Artist

Homer Rodeheaver

Genre: Religious ,Hymns ,Gospel ,Traditional Gospel ,Spirituals ,Southern Gospel
Origin: U.S.A
Listen on Coda
Homer Alvan Rodeheaver first saw the light of day on 4 October 1880 in Union Furnace, Ohio, and drew his final breath on 18 December 1955 in Winona Lake, Indiana. His upbringing took place in Tennessee, where he developed skill on the trombone and cultivated a resonant baritone voice for singing. Military duty in the Spanish-American War preceded his enrollment in law studies at Ohio Wesleyan University. Opting instead for a path of faith, he served as musical director for evangelical preacher Dr. W.E. Biederwolf, then aligned himself with Prohibitionist Reverend W.A. ‘Billy’ Sunday, functioning as choirmaster and principal soloist on their joint tours spanning 1909–29.

Gospel songs and hymns began appearing under his name on disc around 1913, among them ‘Old Fashioned Faith’, ‘Calling Thee’, ‘Unclouded Day’, ‘Where They Never Say Goodbye’, ‘Jesus, Blessed Jesus’, ‘Jesus, Rose Of Sharon’, ‘My Wonderful Dream’, ‘I Walk With The King’ and ‘Brighten The Corner Where You Are’. Secular efforts included the temperance number ‘De Brewer’s Big Hosses’, while spoken-word selections encompassed ‘To My Son’, ‘The Mother’s Love’, ‘Daddy’, ‘That Little Chap Of Mine’ and ‘Me An’ Pap An’ Mother’; he also committed to wax the so-called plantation songs ‘Heab’n’ and ‘Some O’ These Days’.

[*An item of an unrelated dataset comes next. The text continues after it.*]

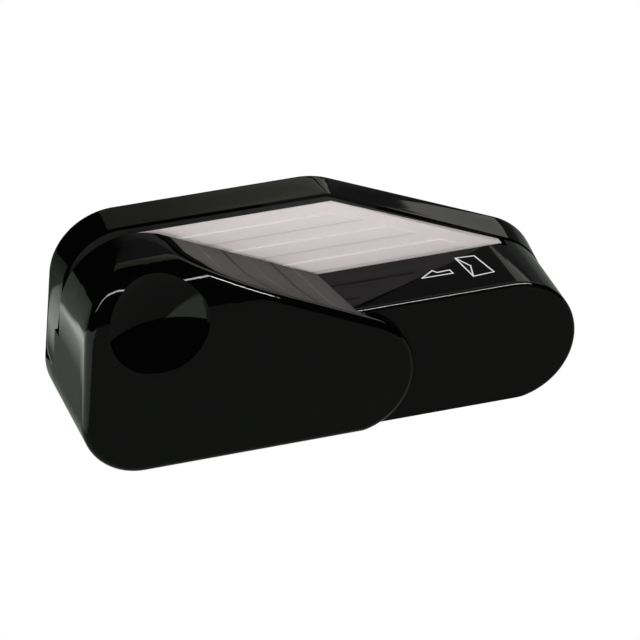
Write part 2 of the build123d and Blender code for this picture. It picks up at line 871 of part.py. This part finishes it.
rollers = (
    ("exit", exit_xy, exit_phase, front_blade_z[1]),
    ("entry", entry_xy, entry_phase, gear_z[1]),
)
for side, spot, phase, collar_low in rollers:
    with BuildPart() as shaft:
        roller_shaft(spot, shaft_overrun)
        rod(spot, (collar_low, roller_z[0]), hub_radius)
        rod(spot, (roller_z[1], roller_z[1] + 1.5), hub_radius)
    keep(shaft, f"{side}_roller_shaft")
    with BuildPart() as core:
        rod(spot, roller_z, roller_core_radius)
        rod(spot, roller_z, shaft_radius, Mode.SUBTRACT)
        with Locations((spot[0], spot[1], middle(roller_z))):
            with PolarLocations((shaft_radius + roller_core_radius) / 2, core_holes):
                Cylinder(core_hole_radius, 60, mode=Mode.SUBTRACT)
    keep(core, f"{side}_roller_core")
    with BuildPart() as tyre:
        rod(spot, roller_z, roller_radius)
        rod(spot, roller_z, roller_core_radius, Mode.SUBTRACT)
        chamfer(tyre.edges().filter_by(GeomType.CIRCLE).sort_by(SortBy.RADIUS)[-2:], 0.8)
    keep(tyre, f"{side}_roller_tyre")
    with BuildPart() as wheel:
        gear(spot, roller_teeth, phase, gear_z)
        rod(spot, (gear_z[0] - 1.5, gear_z[1]), hub_radius)
        rod(spot, (40, 80), shaft_radius, Mode.SUBTRACT)
    keep(wheel, f"{side}_gear")

with BuildPart() as front_blade:
    rod(exit_xy, front_blade_z, front_blade_radius)
    rod(exit_xy, (gear_z[1], front_blade_z[0]), hub_radius + 2)
    chamfer(
        front_blade.edges().filter_by(GeomType.CIRCLE).group_by(SortBy.RADIUS)[-1].sort_by(Axis.Z)[0],
        0.8,
    )
    rod(exit_xy, (40, 120), shaft_radius, Mode.SUBTRACT)
keep(front_blade, "front_cutting_disc")

with BuildPart() as compound_gear:
    gear(stud_xy, idler_teeth, idler_phase, gear_z)
    gear(stud_xy, wheel_teeth, wheel_phase, wheel_z)
    rod(stud_xy, (lower_plate_z[1] + 0.3, gear_z[1] + 1.2), hub_radius)
    rod(stud_xy, (40, 80), shaft_radius + running_fit, Mode.SUBTRACT)
keep(compound_gear, "compound_gear")


# ---------------------------------------------------------------- motor
with BuildPart() as motor_can:
    rod(motor_xy, motor_z, motor_radius)
    rod(motor_xy, (plate_z[1], motor_z[0]), motor_boss_radius)
    chamfer(motor_can.edges().filter_by(GeomType.CIRCLE).sort_by(SortBy.RADIUS)[-2:], 1.2)
    rod(motor_xy, (30, 60), motor_shaft_radius + running_fit, Mode.SUBTRACT)
keep(motor_can, "motor_can")

with BuildPart() as motor_shaft:
    rod(motor_xy, (32, wheel_z[1] + 1.0), motor_shaft_radius)
keep(motor_shaft, "motor_shaft")

with BuildPart() as motor_pinion:
    gear(motor_xy, pinion_teeth, pinion_phase, wheel_z)
    rod(motor_xy, (lower_plate_z[1] - 0.5, wheel_z[0]), 3.6)
    rod(motor_xy, (40, 80), motor_shaft_radius, Mode.SUBTRACT)
keep(motor_pinion, "motor_pinion")


# ---------------------------------------------------------------- rear bracket and rollers
with BuildPart() as rear_bracket:
    for plate in (bracket_floor_z, bracket_roof_z):
        block(bracket_x, (wall_back_y, bracket_web_y[1]), plate)
        rod(rear_xy, plate, bush_radius, Mode.SUBTRACT)
        rod(arm_pivot, plate, arm_pin_radius, Mode.SUBTRACT)
    block(bracket_x, bracket_web_y, (bracket_floor_z[0], bracket_roof_z[1]))
keep(rear_bracket, "rear_bracket")

with BuildPart() as rear_shaft:
    rod(rear_xy, (bracket_floor_z[0] - 1.5, bracket_roof_z[1] + 1.5), shaft_radius)
    rod(rear_xy, (bracket_floor_z[1] + 0.2, rear_blade_z[0]), shaft_radius + 2)
    rod(rear_xy, (roller_z[1], bracket_roof_z[0] - 0.2), shaft_radius + 2)
keep(rear_shaft, "rear_roller_shaft")

with BuildPart() as rear_blade:
    rod(rear_xy, rear_blade_z, rear_blade_radius)
    rod(rear_xy, rear_blade_z, shaft_radius, Mode.SUBTRACT)
keep(rear_blade, "rear_cutting_disc")

with BuildPart() as rear_roller:
    rod(rear_xy, (rear_blade_z[1], roller_z[1]), rear_roller_radius)
    rod(rear_xy, (rear_blade_z[1], roller_z[1]), shaft_radius, Mode.SUBTRACT)
keep(rear_roller, "rear_roller_tyre")

with BuildPart() as arm_pivot_pin:
    rod(arm_pivot, (bracket_floor_z[0] - 1, bracket_roof_z[1] + 1), arm_pin_radius)
keep(arm_pivot_pin, "arm_pivot_pin")

arm_length = math.hypot(press_axis[0] - arm_pivot[0], press_axis[1] - arm_pivot[1])
arm_turn = math.degrees(math.atan2(press_axis[1] - arm_pivot[1], press_axis[0] - arm_pivot[0]))
arm_place = Location(
    (middle((arm_pivot[0], press_axis[0])), middle((arm_pivot[1], press_axis[1])), 0),
    (0, 0, arm_turn),
)
with BuildPart() as pressure_arm:
    for leaf in arm_leaf_z:
        with BuildSketch(Plane.XY.offset(leaf[0])):
            with Locations(arm_place):
                SlotCenterToCenter(arm_length, 2 * arm_hub_radius)
        extrude(amount=leaf[1] - leaf[0])
    rod(arm_pivot, (arm_leaf_z[0][0], arm_leaf_z[1][1]), arm_hub_radius)
    rod(arm_pivot, (60, 120), arm_pin_radius + running_fit, Mode.SUBTRACT)
    rod(press_axis, (60, 120), press_pin_radius, Mode.SUBTRACT)
keep(pressure_arm, "pressure_arm")

with BuildPart() as press_pin:
    rod(press_axis, (arm_leaf_z[0][0], arm_leaf_z[1][1]), press_pin_radius)
keep(press_pin, "pressure_roller_pin")

with BuildPart() as press_roller:
    rod(press_axis, (roller_z[0], roller_z[1]), press_radius)
    rod(press_axis, (arm_leaf_z[0][1] + 0.3, arm_leaf_z[1][0] - 0.3), press_pin_radius + 2.2)
    rod(press_axis, (60, 120), press_pin_radius + running_fit, Mode.SUBTRACT)
keep(press_roller, "pressure_roller")

spring_radius = arm_hub_radius + spring_gap + spring_wire / 2
with BuildPart() as arm_spring:
    with BuildLine():
        coil = Helix(
            spring_pitch,
            spring_pitch * spring_turns,
            spring_radius,
            center=(arm_pivot[0], arm_pivot[1], spring_low_z),
        )
    with BuildSketch(Plane(origin=coil @ 0, z_dir=coil % 0)):
        Circle(spring_wire / 2)
    sweep()
keep(arm_spring, "arm_spring")


# ---------------------------------------------------------------- envelope sensor
sensor_turn = math.atan2(sensor_tip[1] - sensor_axis[1], sensor_tip[0] - sensor_axis[0])
sensor_reach = math.hypot(sensor_tip[0] - sensor_axis[0], sensor_tip[1] - sensor_axis[1])
sensor_place = Location(
    (middle((sensor_axis[0], sensor_tip[0])), middle((sensor_axis[1], sensor_tip[1])), 0),
    (0, 0, math.degrees(sensor_turn)),
)
with BuildPart() as sensor_lever:
    with BuildSketch(Plane.XY.offset(sensor_z[0])):
        with Locations(sensor_place):
            SlotCenterToCenter(sensor_reach, sensor_lever_width)
        with Locations(sensor_axis):
            Circle(sensor_boss_radius)
    extrude(amount=sensor_z[1] - sensor_z[0])
    rod(sensor_axis, (60, 100), sensor_pin_radius + pin_clearance, Mode.SUBTRACT)
keep(sensor_lever, "sensor_lever")

with BuildPart() as sensor_pin:
    rod(sensor_axis, sensor_pin_z, sensor_pin_radius)
keep(sensor_pin, "sensor_pin")

with BuildPart() as sensor_switch:
    switch_back_y = wall_back_y + switch_depth
    block(switch_x, (wall_back_y, switch_back_y), switch_z)
    for x in (switch_x[0] + 2.0, switch_x[0] + 9.0):
        block(
            (x, x + switch_tag[0]),
            (switch_back_y, switch_back_y + switch_tag[1]),
            (middle(switch_z) - switch_tag[2] / 2, middle(switch_z) + switch_tag[2] / 2),
        )
keep(sensor_switch, "sensor_switch")


# ---------------------------------------------------------------- chip drawer
with BuildPart() as chip_drawer:
    block(drawer_x, drawer_y, drawer_z)
    block(
        (drawer_x[0] + drawer_wall, drawer_x[1] - drawer_wall),
        (drawer_y[0] + drawer_wall, drawer_y[1] - drawer_front),
        (drawer_z[0] + drawer_wall, 100),
        mode=Mode.SUBTRACT,
    )
    # finger pull in the drawer's front
    with Locations((middle(drawer_x), drawer_y[1], middle(drawer_z) + 4)):
        Box(finger_pull[0], 2 * finger_pull_depth, finger_pull[1], mode=Mode.SUBTRACT)
keep(chip_drawer, "chip_drawer")


# ---------------------------------------------------------------- power inlet and switch
with BuildPart() as power_inlet:
    block(inlet_x, (back_y - inlet_depth - inlet_wall, back_y - 0.2), inlet_z)
    block(
        (inlet_x[0] + inlet_wall, inlet_x[1] - inlet_wall),
        (back_y - inlet_depth, back_y + 1),
        (inlet_z[0] + inlet_wall, inlet_z[1] - inlet_wall),
        mode=Mode.SUBTRACT,
    )
keep(power_inlet, "power_inlet")

with BuildPart() as inlet_pins:
    for step, lift in ((-1, 0.0), (0, inlet_earth_rise), (1, 0.0)):
        centre = inlet_centre_x + step * inlet_pin_pitch
        low = middle(inlet_z) - 3 + lift
        block(
            (centre - inlet_pin[0] / 2, centre + inlet_pin[0] / 2),
            (back_y - inlet_depth, back_y - inlet_depth + inlet_pin[2]),
            (low, low + inlet_pin[1]),
        )
keep(inlet_pins, "inlet_pins")

rocker_axis = (back_y - rocker_axis_depth, middle(rocker_z))
with BuildPart() as rocker_frame:
    block(rocker_x, (back_y - rocker_frame_depth, back_y - 0.2), rocker_z)
    block(
        (rocker_x[0] + rocker_frame_wall, rocker_x[1] - rocker_frame_wall),
        (back_y - rocker_frame_depth + rocker_frame_wall, back_y + 1),
        (rocker_z[0] + rocker_frame_wall, rocker_z[1] - rocker_frame_wall),
        mode=Mode.SUBTRACT,
    )
    rod_x(rocker_axis, rocker_x, rocker_stub_radius + pin_clearance, Mode.SUBTRACT)
keep(rocker_frame, "rocker_frame")

rocker_side = rocker_frame_wall + rocker_gap
rocker_half = (rocker_z[1] - rocker_z[0]) / 2 - rocker_frame_wall - 1.2
rocker_rest = math.radians(-rocker_swing / 2)
rocker_outline = [
    (-2.0, -3.0),
    (1.5, -rocker_half),
    (4.6, -rocker_half),
    (3.6, 0.0),
    (4.6, rocker_half),
    (1.5, rocker_half),
    (-2.0, 3.0),
]
with BuildPart() as power_rocker:
    with BuildSketch(Plane.YZ.offset(rocker_x[0] + rocker_side)):
        with BuildLine():
            Polyline(
                *[
                    (
                        rocker_axis[0] + y * math.cos(rocker_rest) - z * math.sin(rocker_rest),
                        rocker_axis[1] + y * math.sin(rocker_rest) + z * math.cos(rocker_rest),
                    )
                    for y, z in rocker_outline
                ],
                close=True,
            )
        make_face()
    extrude(amount=rocker_x[1] - rocker_x[0] - 2 * rocker_side)
    rod_x(rocker_axis, (rocker_x[0] + 0.6, rocker_x[1] - 0.6), rocker_stub_radius)
keep(power_rocker, "power_rocker")


# ---------------------------------------------------------------- transformer and board
with BuildPart() as transformer:
    block(transformer_x, transformer_y, (plate_z[1], transformer_top_z))
    block(
        (transformer_x[0] + coil_inset, transformer_x[1] - coil_inset),
        (transformer_y[0] - coil_bulge, transformer_y[1] + coil_bulge),
        (plate_z[1] + coil_inset, transformer_top_z - coil_inset),
    )
keep(transformer, "transformer")

with BuildPart() as control_board:
    block((board_x, board_x + board_length), (0.0, board_thickness), (plate_z[1], board_top_z))
keep(control_board, "control_board")

# each part of the board as (x from the board's left end, y, z)
board_parts = [
    ((6.0, 20.0), (-9.0, 0.0), (12.0, 26.0)),
    ((26.0, 32.0), (-12.0, 0.0), (14.0, 20.0)),
    ((36.0, 52.0), (-7.0, 0.0), (12.0, 24.0)),
    ((8.0, 16.0), (-3.0, 0.0), (34.0, 50.0)),
    ((24.0, 50.0), (-3.4, 0.0), (36.0, 44.0)),
]
with BuildPart() as board_components:
    for part_x, part_y, part_z in board_parts:
        block((board_x + part_x[0], board_x + part_x[1]), part_y, part_z)
keep(board_components, "board_components")


# ---------------------------------------------------------------- screws
with BuildPart() as rear_screws:
    for spot in screw_spots:
        rod_y(spot, (back_y - screw_head, back_y), screw_head_radius)
        rod_y(spot, (wall_back_y, back_y - screw_head), screw_radius)
        with Locations((spot[0], back_y, spot[1])):
            Box(screw_slot[0], screw_head, screw_slot[1], mode=Mode.SUBTRACT)
            Box(screw_slot[1], screw_head, screw_slot[0], mode=Mode.SUBTRACT)
keep(rear_screws, "rear_screws")
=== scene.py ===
"""Looks of an electric letter opener: finishes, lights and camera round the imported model.

Metres, in the model's frame: +X runs along the machine to the right, +Y to the back, +Z up.
"""
import json
import math

import bmesh
import bpy
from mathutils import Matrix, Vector


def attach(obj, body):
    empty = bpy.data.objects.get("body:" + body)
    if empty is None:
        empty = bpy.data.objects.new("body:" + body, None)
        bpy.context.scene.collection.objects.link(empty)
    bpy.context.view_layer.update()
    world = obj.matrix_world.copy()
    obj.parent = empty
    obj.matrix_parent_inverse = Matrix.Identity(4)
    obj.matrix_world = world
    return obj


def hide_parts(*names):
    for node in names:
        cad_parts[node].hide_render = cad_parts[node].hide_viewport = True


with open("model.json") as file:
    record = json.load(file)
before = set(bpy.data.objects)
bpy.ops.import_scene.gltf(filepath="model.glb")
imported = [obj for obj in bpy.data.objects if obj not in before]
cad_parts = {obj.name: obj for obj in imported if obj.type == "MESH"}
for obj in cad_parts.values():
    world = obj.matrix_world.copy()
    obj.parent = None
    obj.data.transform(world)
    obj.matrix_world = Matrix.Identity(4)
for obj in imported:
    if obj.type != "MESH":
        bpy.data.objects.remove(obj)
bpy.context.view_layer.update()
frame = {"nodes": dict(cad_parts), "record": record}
nodes = frame["nodes"]
record = frame["record"]
node_body = {node: body for body, members in record["behaviour"]["bodies"].items() for node in members}
node_slot = {entry["node"]: entry["material_slot"] for entry in record["subparts"]}

WHITE = (1.0, 1.0, 1.0)


# ---------------------------------------------------------------- node helpers
def ramp(tree, value, low, high, first=0.0, last=1.0):
    """Value mapped from low..high to first..last, clamped."""
    made = tree.nodes.new("ShaderNodeMapRange")
    for socket, number in zip(("From Min", "From Max", "To Min", "To Max"), (low, high, first, last)):
        made.inputs[socket].default_value = number
    tree.links.new(value, made.inputs["Value"])
    return made.outputs["Result"]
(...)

Beyond his solo work, Rodeheaver partnered on duets with Thomas Muir, Doris Doe and Virginia Asher (occasionally credited as Mrs. William Asher), as well as with J.N. Rodeheaver and Ruth Rodeheaver, understood to be his wife and daughter. An Australian tour occupied him in the mid-1920s; toward the decade’s close he established his own label, operating studios in Winona Lake, Indiana, and issuing titles on Rainbow Sacred Phonograph Records. Although most releases featured Rodeheaver himself, tenors Daniel Beddoe and Paul Stone Wight contributed a number of sides. The same Indiana locale hosted his religious teaching endeavors.

Throughout the 1930s he maintained a steady recording schedule, revisiting his established repertoire and frequently recutting its most favored numbers. Songbooks also flowed from his pen, several of which incorporated older compositions he acquired and re-copyrighted, such as ‘The Old Rugged Cross’ and ‘(He Walks With Me) In The Garden’, the latter a C. Austin Miles piece he first captured in 1916 alongside Asher and returned to across multiple subsequent versions. (Elvis Presley would later record the song in the 1960s.) The 1940s found him collaborating with evangelist Bob Jones at the latter’s religious university and cutting two albums of 78s for Decca Records. Sacred concerts kept him on the road across various regions of the USA into the early 1950s.